The next morning, a time usually reserved for finger-pointing and saber-rattling, was shockingly calm on sports radio. Rather than lament the mistake, fans called to remind everyone of Jeffrey’s catch in the back of the end zone last year in the Super Bowl, a play he made with a torn rotator cuff. They also applauded his reaction to the drop. They forgave.

I was also doing the radio show the morning after Mitch Williams ended the Phillies season in 1993 by giving up a home run to Joe Carter in the sixth game of the World Series. That day, I remember suggesting that Williams hire a bodyguard.

So, what changed? Well, Philadelphia fans have grown a bit less venomous over the years in all sports, for reasons that I won’t even attempt to answer. The reaction last week, though, was completely out of character for Philadelphia, even in these more compassionate times.

In fact, it wasn’t until Wednesday, well past 8 a.m., when a caller named Will provided a reality check. He said he couldn’t believe fans weren’t livid about what had happened.

“Alshon Jeffrey cost us the season!” he screamed. “Why aren’t we mad?”
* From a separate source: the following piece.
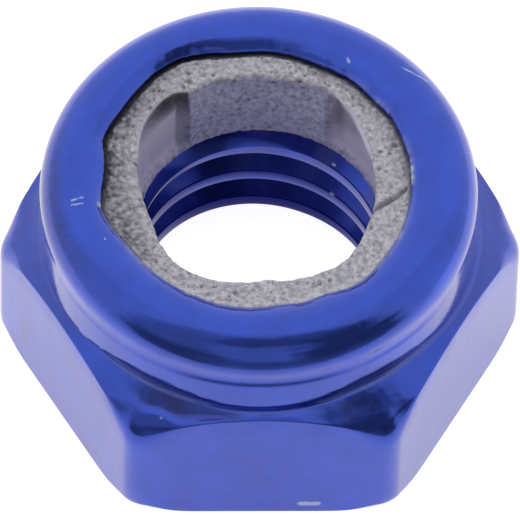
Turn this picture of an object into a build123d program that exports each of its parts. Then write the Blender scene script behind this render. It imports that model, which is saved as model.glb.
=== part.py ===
"""Nylon insert lock nut: a hexagon nut with a round collar rolled over a nylon ring.

Millimetres, +Z up. The origin is the centre of the bearing face, and the thread axis is Z.
Two of the hexagon's flats face +Y and -Y, and two of its corners point along +X and -X.
"""

from build123d import *
from math import cos, radians, sin, sqrt, tan
import os

# ---- driving dimensions -------------------------------------------------------------------

# hexagon
across_flats = 8.0  # spanner size
nut_height = 4.7  # bearing face to the top of the rolled lip
corner_round = 0.22  # radius down each of the six upright corners
bearing_dia = 8.2  # circle where the bottom chamfer meets the bearing face
chamfer_angle = 30.0  # of the top and bottom chamfers, from the horizontal
top_round = 0.7  # where the top chamfer runs over into the corners
bottom_round = 0.15  # where the bottom chamfer runs over into the corners

# threaded hole, plain at the thread's minor diameter
thread_minor_dia = 4.25
thread_depth = 0.375  # minor to major radius
countersink_angle = 90.0  # included angle, at both ends of the thread
countersink_margin = 0.15  # how much wider the mouth is than the thread's major radius

# collar that holds the insert
collar_height = 1.74  # shoulder of the hexagon to the top of the rolled lip
collar_wall = 0.5
neck_height = 0.37  # straight relief at the foot of the collar
neck_relief = 0.08  # how far the neck lies inside the collar's wall
neck_flare = 0.07  # height of the slope from the neck out to the wall
neck_root_round = 0.06
recess_depth = 1.95  # top of the rolled lip to the floor that the insert sits on
roll_inner_radius = 0.19  # bend radius inside the rolled wall
lip_wrap = 43.0  # how far the roll goes past its highest line, in degrees
lip_edge_round = 0.06

# nylon insert
insert_clearance = 0.025  # the insert's bore is this much outside the thread's minor radius
insert_ledge = 0.54  # width of the ring of nylon left bare inside the lip
insert_drop = 0.045  # the insert's top lies this far below the lip's edge
lip_grip = 0.2  # length of the lip's end face that bears on the nylon
edge_gap = 0.14  # open gap between the lip's edge and the top of the nylon
bore_edge_round = 0.12  # at the top of the insert's bore
crown_round = 0.08  # at the outer edge of the insert's top
foot_round = 0.15  # lead-in at the bottom of the insert's bore

# ---- sizes that follow from them ------------------------------------------------------------

minor_radius = thread_minor_dia / 2
major_radius = minor_radius + thread_depth
insert_bore_radius = minor_radius + insert_clearance

# the roll is an arc of the wall's own thickness about one centre
roll_outer_radius = roll_inner_radius + collar_wall
lip_edge_radius = insert_bore_radius + insert_ledge
roll_center_radius = lip_edge_radius + roll_outer_radius * sin(radians(lip_wrap))
roll_center_height = nut_height - roll_outer_radius
roll_sweep = 90 + lip_wrap
collar_radius = roll_center_radius + roll_outer_radius
recess_radius = roll_center_radius + roll_inner_radius
recess_floor = nut_height - recess_depth

shoulder_height = nut_height - collar_height
neck_radius = collar_radius - neck_relief
neck_top = shoulder_height + neck_height
wall_start = neck_top + neck_flare

# the bar is turned just as wide as the hexagon's sharp corners
bar_radius = across_flats / sqrt(3)
chamfer_slope = tan(radians(chamfer_angle))
top_chamfer_foot = shoulder_height - (bar_radius - neck_radius) * chamfer_slope
bottom_chamfer_top = (bar_radius - bearing_dia / 2) * chamfer_slope

countersink_slope = tan(radians(countersink_angle / 2))
mouth_radius = major_radius + countersink_margin
entry_depth = (mouth_radius - minor_radius) / countersink_slope
exit_depth = (major_radius - minor_radius) / countersink_slope


def on_roll(radius, degrees_past_top):
    """Point of the roll's section at a radius from its centre, measured inwards from its top."""
    angle = radians(degrees_past_top)
    return (
        roll_center_radius - radius * sin(angle),
        roll_center_height + radius * cos(angle),
    )


lip_outer_edge = on_roll(roll_outer_radius, lip_wrap)
lip_inner_edge = on_roll(roll_inner_radius, lip_wrap)
grip_end = on_roll(roll_inner_radius + lip_grip, lip_wrap)
insert_top = lip_outer_edge[1] - insert_drop
roll_center = (roll_center_radius, roll_center_height)

# ---- nut body -------------------------------------------------------------------------------

with BuildSketch(Plane.XY) as hexagon:
    RegularPolygon(across_flats / 2, 6, major_radius=False)
    fillet(hexagon.vertices(), radius=corner_round)

with BuildPart() as nut_body:
    with BuildSketch(Plane.XZ):
        with BuildLine():
            # bearing face, outside of the bar, chamfers, neck and collar wall
            FilletPolyline(
                (mouth_radius, 0),
                (bearing_dia / 2, 0),
                (bar_radius, bottom_chamfer_top),
                (bar_radius, top_chamfer_foot),
                (neck_radius, shoulder_height),
                (neck_radius, neck_top),
                (collar_radius, wall_start),
                (collar_radius, roll_center_height),
                radius=[0, bottom_round, top_round, neck_root_round, 0, 0],
            )
            # the rolled wall, its end face and the recess that the insert fills
            outer_roll = CenterArc(roll_center, roll_outer_radius, 0, roll_sweep)
            Line(outer_roll @ 1, lip_inner_edge)
            CenterArc(roll_center, roll_inner_radius, roll_sweep, -roll_sweep)
            # recess wall and floor, thread with a countersink at each end
            Polyline(
                (recess_radius, roll_center_height),
                (recess_radius, recess_floor),
                (major_radius, recess_floor),
                (minor_radius, recess_floor - exit_depth),
                (minor_radius, entry_depth),
                (mouth_radius, 0),
            )
        section = make_face()
        lip_corner = section.vertices().sort_by_distance((*lip_outer_edge, 0))[0]
        fillet(lip_corner, radius=lip_edge_round)
    revolve(axis=Axis.Z)

    # the flats are milled off the bar from the bearing face up to the shoulder
    with BuildSketch(Plane.XY):
        Circle(bar_radius + corner_round)
        add(hexagon.sketch, mode=Mode.SUBTRACT)
    extrude(amount=shoulder_height, mode=Mode.SUBTRACT)

# ---- nylon insert -----------------------------------------------------------------------------

with BuildPart() as nylon_insert:
    with BuildSketch(Plane.XZ):
        with BuildLine():
            # from the recess floor up the wall, round inside the roll and along the lip's end face
            Line((recess_radius, recess_floor), (recess_radius, roll_center_height))
            inner_roll = CenterArc(roll_center, roll_inner_radius, 0, roll_sweep)
            # bare crown, bore and foot
            FilletPolyline(
                inner_roll @ 1,
                grip_end,
                (lip_edge_radius - edge_gap, insert_top),
                (insert_bore_radius, insert_top),
                (insert_bore_radius, recess_floor),
                (recess_radius, recess_floor),
                radius=[0, crown_round, bore_edge_round, foot_round],
            )
        make_face()
    revolve(axis=Axis.Z)

# ---- labels and files ---------------------------------------------------------------------------

nut_body.part.label = "nut_body"
nylon_insert.part.label = "nylon_insert"

os.makedirs("parts", exist_ok=True)
export_step(nut_body.part, "parts/nut_body.step")
export_step(nylon_insert.part, "parts/nylon_insert.step")
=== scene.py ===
# %% [markdown]
# # A nylon insert lock nut
# A lock nut is a hexagon nut with a round collar. A ring of nylon sits in the collar, with a hole
# a little smaller than the bolt, and the collar's thin wall is rolled over the ring to keep it
# there. Two pieces are made below: the blue metal body and the nylon ring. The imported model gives
# their overall sizes, so everything is drawn in the same place as the construction model.

# %% Load the frame
from math import atan2, cos, degrees, hypot, pi, radians, sin, sqrt, tan

import bmesh
import bpy
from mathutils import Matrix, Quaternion, Vector, noise


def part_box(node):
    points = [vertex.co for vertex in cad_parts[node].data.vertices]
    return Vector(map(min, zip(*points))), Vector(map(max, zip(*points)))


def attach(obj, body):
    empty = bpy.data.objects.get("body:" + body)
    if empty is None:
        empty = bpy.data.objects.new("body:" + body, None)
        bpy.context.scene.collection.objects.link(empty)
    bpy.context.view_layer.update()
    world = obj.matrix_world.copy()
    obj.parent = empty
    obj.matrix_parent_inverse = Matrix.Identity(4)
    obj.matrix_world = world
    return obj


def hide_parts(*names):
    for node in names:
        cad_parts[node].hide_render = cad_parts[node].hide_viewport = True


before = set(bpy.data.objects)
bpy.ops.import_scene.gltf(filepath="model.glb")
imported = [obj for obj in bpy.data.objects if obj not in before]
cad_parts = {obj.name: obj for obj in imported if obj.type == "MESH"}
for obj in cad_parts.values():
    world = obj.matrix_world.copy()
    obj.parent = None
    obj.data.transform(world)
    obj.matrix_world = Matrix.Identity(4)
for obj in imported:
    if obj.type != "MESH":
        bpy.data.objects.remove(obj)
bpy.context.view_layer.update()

MM = 0.001  # one millimetre in metres
TURN = 2 * pi
print(len(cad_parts), "packed nodes")

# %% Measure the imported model
body_low, body_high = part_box("nut_body")
across_flats = round((body_high.y - body_low.y) / MM, 1)
nut_height = round((body_high.z - body_low.z) / MM, 1)
print("across flats", across_flats, "mm, height", nut_height, "mm")

# %% [markdown]
# ## Sizes of the nut
# These are the workshop sizes of an M5 lock nut, in millimetres. Heights count from the bearing
# face, which lies at zero, and radii count from the thread's axis. The few driving sizes come
# first, and the others follow from them, so that one change moves everything that depends on it.

# %% Sizes of the hexagon
flat_radius = across_flats / 2
corner_round = 0.42
bearing_radius = 4.2
chamfer_slope = tan(radians(30))
bottom_edge_round = 0.05
print("a flat stands", flat_radius, "mm from the axis")

# %% Sizes of the thread
minor_radius = 2.125
major_radius = 2.5
thread_pitch = 0.8
mouth_radius = 2.65
print("thread", 2 * major_radius, "x", thread_pitch, "mm")

# %% Sizes of the collar
collar_height = 1.74
collar_wall = 0.5
roll_inner_radius = 0.19
roll_outer_radius = roll_inner_radius + collar_wall
lip_wrap = 43.0  # degrees past the top of the roll
insert_bore_radius = 2.15
insert_ledge = 0.54  # width of the nylon's bare top
recess_depth = 1.95
recess_floor = nut_height - recess_depth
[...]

Winning a Super Bowl accomplished some amazing things in Philadelphia. It bonded generations. It caused complete strangers to hug and high five and bellow Eagles cheers in perfect harmony.

It turned the City of Brotherly Love into, well, an actual city of brotherly love. Imagine that.
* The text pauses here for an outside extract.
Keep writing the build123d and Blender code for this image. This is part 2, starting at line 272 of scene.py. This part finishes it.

Now, can we please get back to normal? Can we please start booing again?

After all, we are Philadelphia, aren’t we?

The NFL's official problem is getting out of hand

In case you haven’t noticed, the NFL has a major problem, and it tends to crop up at the most inopportune moments. A case in point was during one of the most thrilling Sundays in recent memory, when both conference-championship games went into overtime.

The next day, fans should have been gushing over how entertaining and unpredictable the NFL has been this season, with the prospect of a wild Super Bowl 53 still ahead. Instead, the number one topic was, again, the horrendous officiating. This time, the incompetence was especially astonishing.
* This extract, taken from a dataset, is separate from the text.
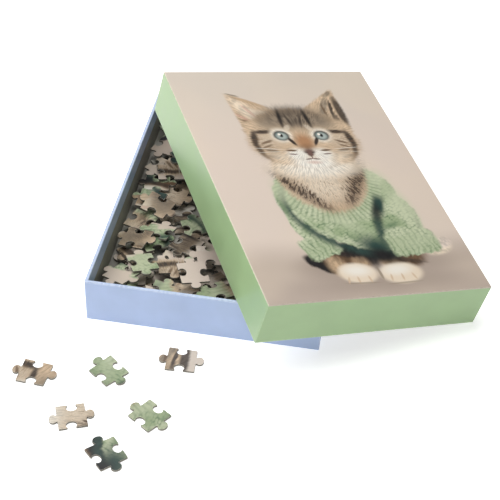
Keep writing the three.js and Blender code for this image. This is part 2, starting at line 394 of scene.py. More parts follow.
class Painting:
    """A picture built up in a node group, mark upon mark, from the back to the front."""

    ROUND = 9.0  # how far a wedge's corners are rounded, in millimetres
    ROUND_BLOCK = 0.7  # and a rectangle's, as a share of its size

    def __init__(self, graph: Graph, ground: Value) -> None:
        """Starts on a ground colour, with no fur yet."""
        self.graph = graph
        self.colour = ground
        self.fur: Value = 0.0

    def mask(self, place: Value, mark: Mark) -> Socket:
        """How much a mark covers at a place."""
        inside = self.graph.join(*self.graph.place(place, mark.at, mark.turn, mark.size))
        reach = self.graph.vector("LENGTH", inside)
        return self.graph.ramp(reach, 1 + mark.soft / 2, 1 - mark.soft, 0.0, mark.strength)

    def lay(self, cover: Value, colour: Value) -> None:
        """Lays a colour where the cover says."""
        self.colour = self.graph.mix(cover, self.colour, colour)

    def paint(self, place: Value, *marks: Mark) -> list[Socket]:
        """Paints marks in turn, and returns their covers."""
        covers = []
        for mark in marks:
            covers.append(self.mask(place, mark))
            self.lay(covers[-1], mark.ink.value)
        return covers

    def paint_fur(self, place: Value, *marks: Mark) -> None:
        """Paints marks in turn, and notes that fur grows there."""
        for cover in self.paint(place, *marks):
            self.furred(cover)

    def smooth(self, place: Value, *marks: Mark) -> None:
        """Paints marks in turn, and takes the fur's streaks away there."""
        for cover in self.paint(place, *marks):
            self.bare(cover)

    def speckle(self, place: Value, spots: Value, *marks: Mark) -> None:
        """Paints marks in turn, each only where the spots are."""
        for mark in marks:
            self.lay(self.graph.product(self.mask(place, mark), spots), mark.ink.value)

    def furred(self, cover: Value) -> None:
        """Notes that fur grows where the cover says."""
        self.fur = self.graph.math("MAXIMUM", self.fur, cover)

    def bare(self, cover: Value) -> None:
        """Takes the fur's streaks away where the cover says."""
        self.fur = self.graph.product(self.fur, self.graph.less(1.0, cover))

    def wedge(self, place: Value, corners: tuple[Point, ...], soft: float) -> Socket:
        """A triangle's cover.

        Args:
            place: Coordinates whose Z is 1.
            corners: The three corners, anticlockwise.
            soft: How far the edge fades, in millimetres.

        Returns:
            The cover.
        """
        depth: Value = 1000.0
        for here, there in zip(corners, corners[1:] + corners[:1]):
            along = (Vector(there) - Vector(here)).normalized()
            inward = Vector((-along.y, along.x))
            side = self.graph.vector("DOT_PRODUCT", place, (inward.x, inward.y, -inward.dot(Vector(here))))
            depth = self.graph.math("SMOOTH_MIN", depth, side, self.ROUND)
        return self.graph.ramp(depth, -soft, soft)

    def block(self, place: Value, mark: Mark) -> tuple[Socket, Socket]:
        """A round-cornered rectangle's cover, and its own X.

        Args:
            place: The coordinates.
            mark: The rectangle.

        Returns:
            The cover, and the X inside it, from -1 to 1.
        """
        x, y = self.graph.place(place, mark.at, mark.turn, mark.size)
        sides = (self.graph.math("ABSOLUTE", side) for side in (x, y))
        reach = self.graph.math("SMOOTH_MAX", *sides, self.ROUND_BLOCK)
        return self.graph.ramp(reach, 1 + mark.soft / 2, 1 - mark.soft / 2), x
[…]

For reasons that only back judge Todd Prukop can explain – and which, because of archaic rules, the NFL will not allow him to explain – the official didn’t throw a flag after Rams defender Nickell Robey-Coleman nearly decaptitated Saints receiver Tommylee Lewis late in a tie game in New Orleans. Robey-Coleman arrived a full second before the ball – and crashed helmet to helmet into Lewis, to boot.

No flag. No flag?

Even now, two days later, the NFL has offered no official response to the play. The head official, Bill Vinovich, told the coaches on the field that he didn’t see what happened. Apparently, neither did Prukop, who was standing just a few feet away and staring right at the play.

In the two days since then, a new outcry has arisen to expand instant-replay rules to allow pass interference. This reaction is absurd. The problem is not the rules; it’s the people enforcing them. The NFL is a billion-dollar corporation with ten-cent officials.

And the ineptitude starts right at the top. Commissioner Roger Goodell has turned a blind eye toward the problem for many years, and the director of officials, Al Riveron, is no better than his worst officials. Remember, it was Riverson himself who, during a replay review, ruled the Cowboys had not turned the ball over against the Eagles last month even though only Birds players were in the vicinity of a key early fumble.

The officials employed by the NFL are too old, too slow, too robotic and too indecisive to represent a league that dominates American sports. For no good reason, the league tempts fate every time it allows outrageous injustices like the game-changing gaffe in New Orleans on Sunday.

At Super Bowl 53 on Feb. 3, the Rams will be facing the Patriots – but everyone knows the truth. The Saints belong there, not the Rams. Instead, New Orleans represents only the latest sad example of the most serious defect in a game we all love.